Native path prompt-question answers

  • _preempt_oldest_running_group() exists in serving/scheduler.py (v2), not native engine. Native preemption is _preempt_with_transfer() and it normally swaps (commit_swap_out) rather than terminally freeing.
  • cache_full_block() / get_cached_block() behavior (memory/block_pool.py:116-139): cached blocks are not separately evicted; cache membership is dropped when block is reallocated (allocate_block, :97-102) or hash-collision replacement occurs (cache_full_block, :133-136).

Recommended EvictionSyncAdapter Hook Points

Design question: Where exactly should EvictionSyncAdapter.on_kv_blocks_freed() be called?

v2 serving path (preferred exact sites)

  1. moe_infinity/serving/scheduler.py:176 inside Scheduler.update_after_step immediately after self.kv_cache.free_sequence(seq_id) for completed sequences.
    • Then call CP remove_requests() for owning request id.
  2. moe_infinity/serving/scheduler.py:191 inside Scheduler.abort_request immediately after self.kv_cache.free_sequence(sequence.seq_id) for cancelled sequences.
    • Then call CP remove_requests().

Do not hook swap-only sites:

  • moe_infinity/serving/scheduler.py:239-243 (swap_out + free_gpu_blocks)
  • moe_infinity/serving/scheduler.py:274-288 (swap_in)

native engine path (preferred exact sites)

  1. moe_infinity/engine/scheduler.py:150 inside Scheduler.finish_request right after self.kv_mgr.free_sequence(request_id).

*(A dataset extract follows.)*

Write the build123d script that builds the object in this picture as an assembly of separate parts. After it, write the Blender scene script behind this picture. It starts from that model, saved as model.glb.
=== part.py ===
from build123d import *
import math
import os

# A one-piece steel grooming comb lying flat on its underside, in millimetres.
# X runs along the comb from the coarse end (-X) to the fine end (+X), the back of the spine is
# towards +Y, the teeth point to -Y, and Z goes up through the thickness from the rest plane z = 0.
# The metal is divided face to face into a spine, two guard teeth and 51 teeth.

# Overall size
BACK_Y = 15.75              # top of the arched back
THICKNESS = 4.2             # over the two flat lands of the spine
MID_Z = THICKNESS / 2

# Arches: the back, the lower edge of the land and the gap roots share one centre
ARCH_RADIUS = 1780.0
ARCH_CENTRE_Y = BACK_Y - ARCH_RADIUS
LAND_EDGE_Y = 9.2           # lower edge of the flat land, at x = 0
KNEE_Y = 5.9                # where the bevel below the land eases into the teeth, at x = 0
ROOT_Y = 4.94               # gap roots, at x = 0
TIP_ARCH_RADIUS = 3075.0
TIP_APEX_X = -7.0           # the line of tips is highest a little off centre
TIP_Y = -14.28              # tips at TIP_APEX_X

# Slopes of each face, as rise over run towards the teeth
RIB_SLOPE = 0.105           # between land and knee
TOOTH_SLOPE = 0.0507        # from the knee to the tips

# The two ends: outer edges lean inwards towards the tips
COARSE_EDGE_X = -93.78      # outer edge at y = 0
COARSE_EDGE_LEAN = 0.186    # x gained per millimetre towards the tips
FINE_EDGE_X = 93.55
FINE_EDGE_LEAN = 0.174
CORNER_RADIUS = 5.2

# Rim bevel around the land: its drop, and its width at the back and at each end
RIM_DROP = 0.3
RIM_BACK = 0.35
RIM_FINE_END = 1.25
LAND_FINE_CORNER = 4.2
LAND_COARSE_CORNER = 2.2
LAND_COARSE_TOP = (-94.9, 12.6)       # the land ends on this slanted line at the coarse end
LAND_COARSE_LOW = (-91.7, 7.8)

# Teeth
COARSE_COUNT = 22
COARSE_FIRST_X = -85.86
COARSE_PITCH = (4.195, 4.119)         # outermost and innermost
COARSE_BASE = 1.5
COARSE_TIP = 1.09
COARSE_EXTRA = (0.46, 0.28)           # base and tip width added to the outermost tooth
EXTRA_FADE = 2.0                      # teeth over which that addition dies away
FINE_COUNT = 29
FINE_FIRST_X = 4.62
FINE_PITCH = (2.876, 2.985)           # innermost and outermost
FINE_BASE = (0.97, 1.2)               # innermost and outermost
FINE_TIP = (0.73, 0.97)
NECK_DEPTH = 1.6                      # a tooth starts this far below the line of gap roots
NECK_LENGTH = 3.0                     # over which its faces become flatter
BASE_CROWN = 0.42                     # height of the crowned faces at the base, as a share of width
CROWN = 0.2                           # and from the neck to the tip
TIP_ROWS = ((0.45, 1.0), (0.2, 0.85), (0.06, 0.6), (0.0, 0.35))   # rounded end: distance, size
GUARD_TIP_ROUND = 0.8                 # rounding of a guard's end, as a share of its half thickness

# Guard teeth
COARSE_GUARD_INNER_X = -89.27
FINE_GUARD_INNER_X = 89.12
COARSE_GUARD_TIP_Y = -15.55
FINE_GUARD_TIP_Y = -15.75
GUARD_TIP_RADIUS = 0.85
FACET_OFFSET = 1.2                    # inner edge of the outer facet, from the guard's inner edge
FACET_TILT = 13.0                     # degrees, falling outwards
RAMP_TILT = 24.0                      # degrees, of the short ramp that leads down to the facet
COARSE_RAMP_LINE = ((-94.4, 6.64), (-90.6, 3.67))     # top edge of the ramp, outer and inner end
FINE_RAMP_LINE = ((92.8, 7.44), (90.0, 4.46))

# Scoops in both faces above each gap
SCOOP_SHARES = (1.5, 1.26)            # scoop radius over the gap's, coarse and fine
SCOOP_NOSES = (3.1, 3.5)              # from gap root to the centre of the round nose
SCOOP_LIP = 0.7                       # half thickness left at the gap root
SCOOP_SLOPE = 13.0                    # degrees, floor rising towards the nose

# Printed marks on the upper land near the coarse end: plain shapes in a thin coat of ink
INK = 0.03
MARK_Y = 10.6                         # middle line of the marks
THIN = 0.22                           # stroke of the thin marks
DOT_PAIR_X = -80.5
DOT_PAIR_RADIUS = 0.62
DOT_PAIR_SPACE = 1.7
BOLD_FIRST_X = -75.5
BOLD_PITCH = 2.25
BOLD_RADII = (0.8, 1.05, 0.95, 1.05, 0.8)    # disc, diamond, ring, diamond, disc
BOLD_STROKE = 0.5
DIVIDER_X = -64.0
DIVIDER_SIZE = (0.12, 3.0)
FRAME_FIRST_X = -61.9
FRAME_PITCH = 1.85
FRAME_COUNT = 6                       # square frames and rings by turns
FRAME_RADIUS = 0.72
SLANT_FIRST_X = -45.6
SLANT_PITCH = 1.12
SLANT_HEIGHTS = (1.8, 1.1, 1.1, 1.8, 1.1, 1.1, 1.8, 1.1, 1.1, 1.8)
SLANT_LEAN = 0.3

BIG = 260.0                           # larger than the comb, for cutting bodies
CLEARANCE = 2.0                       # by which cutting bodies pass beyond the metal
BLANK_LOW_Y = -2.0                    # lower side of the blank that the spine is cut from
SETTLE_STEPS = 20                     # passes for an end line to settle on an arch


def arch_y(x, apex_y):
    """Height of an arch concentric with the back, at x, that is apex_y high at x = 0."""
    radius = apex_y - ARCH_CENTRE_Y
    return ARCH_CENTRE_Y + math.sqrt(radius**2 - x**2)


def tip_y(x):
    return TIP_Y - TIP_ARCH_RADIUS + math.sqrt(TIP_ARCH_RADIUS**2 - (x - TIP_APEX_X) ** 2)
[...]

    • This covers normal completion and abort (abort_request delegates at :224).
  2. Non-terminal free sites should not immediately call CP remove_requests(); mark as deferred only:

    • moe_infinity/engine/scheduler.py:87
    • moe_infinity/engine/scheduler.py:236
    • moe_infinity/engine/scheduler.py:263
    • moe_infinity/engine/scheduler.py:303

Rationale: these frees occur while request lifecycle continues (requeue/reprefill). Immediate remove_requests() would prematurely invalidate CP state.

CP action summary

  • remove_requests(): only terminal deallocation (FINISHED / abort terminal).
  • no-op: swap-out / swap-in / prefix-cache bookkeeping.
  • defer: non-terminal frees caused by scheduling or transfer fallback; wait until terminal finish/abort.